Interdiction efforts aren't keeping drugs out of the United States. Federal agencies say they will, someday. But officials say that even if the borders were sealed, the American people still would face a drug plague.
What's a government to do?William J. Bennett, director of the Office of National Drug Control Policy, says the United States must keep up the interdiction pressure on all fronts - air, land and sea.
But as Bennett works on a national strategy for combating drug abuse and the violence spawned by drug trafficking, he also is accepting that much more must be done on prevention, education and treatment.
"You don't abandon interdiction just because drugs are somehow getting through," said Bennett spokesman Don Hamilton. "You have to do what you can to make the lives of traffickers more difficult.
"The whole strategy consists of doing everything, doing everything smarter and everything better."
A report by the General Accounting Office, the research branch of Congress, says drugs were found on only 10 percent of the planes targeted for inspection through aerial interdiction, and that half of those were "controlled" deliveries in which intelligence agents knew in advance that the planes were bringing in drugs.
Arnold P. Jones of the GAO stressed during testimony last week before the Senate Permanent Subcommittee on Investigations that, despite all interdiction efforts, the drug supply in the United States is increasing, illustrated by an increase in purity of drugs sold on the street, a decrease in price, and a hike in drug-related emergency- room treatments.
Enforcement officials acknowledge that huge amounts of drugs are still getting through but say the interdiction efforts have other benefits.
Coast Guard Lt. Cmdr. James G. Simpson says that even if aerial interdiction's success rate were just one out of 20 planes, "that's a great record."
For years, Simpson said, the Coast Guard "putzed around the Caribbean with two or three ships, and we came up with huge seizures of marijuana. Eventually we put a lot of equipment down there and seizures dropped."
Simpson said he views decreased seizures not as a failure but as success, indicating that the drug traffickers have had to use other routes that possibly cost more and pose more problems, such as using individual overland couriers or hiding the drugs in cargo containers.
Dick Weart of the U.S. Customs Service said a system of radar balloons along the souther border is only partially completed, but already "land-border crossing seizures are up 500 to 600 percent. More and more, we're getting containers with 5,000-, 6,000-, 7,000-pound loads."
"This indicates to me that they're moving toward less desirable means of transporting their product," Weart said, explaining that such modes are less desirable "because they can't control it from beginning to end like they can on a small plane."
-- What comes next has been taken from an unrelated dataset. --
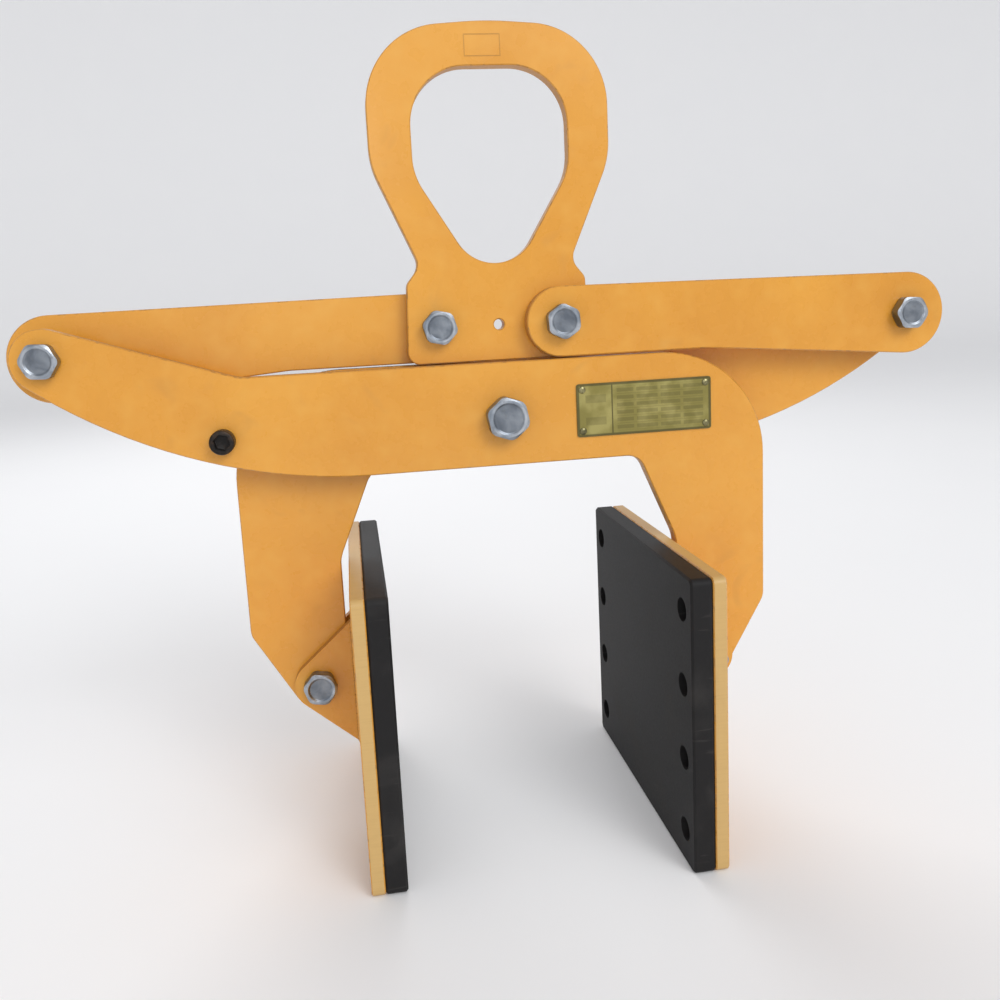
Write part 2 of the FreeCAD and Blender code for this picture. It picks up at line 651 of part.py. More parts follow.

But some say interdiction, no matter how dramatic some seizures may seem, ultimately won't work, not only because foreign drug traffickers will continue to get around barriers but because domestic producers will fill any otherwise unmet demand.
Mexico targets traffickers
Mexican President Carlos Salinas de Gortari has promised to "make life impossible for drug traffickers" because of their corrosive effect on society but says Mexico cannot be expected to halt the drug trade by itself.
"It worries me that it (drug use and drug trafficking) doesn't show signs of diminishing as a world trend," Salinas said during an interview Tuesday. Drug trafficking and corruption that protects traffickers are a major bone of contention in U.S.-Mexico relations.
Mexicans believe the real problem is immense demand in the United States and say they are pleased the United States is beginning to do something about it.
"We will not end drug trafficking by fighting it in Mexico," said Salinas, calling for an international effort against drugs. Salinas said the drug trade and corruption are threats to Mexico's national security and that drug use is a danger to Mexicans' health.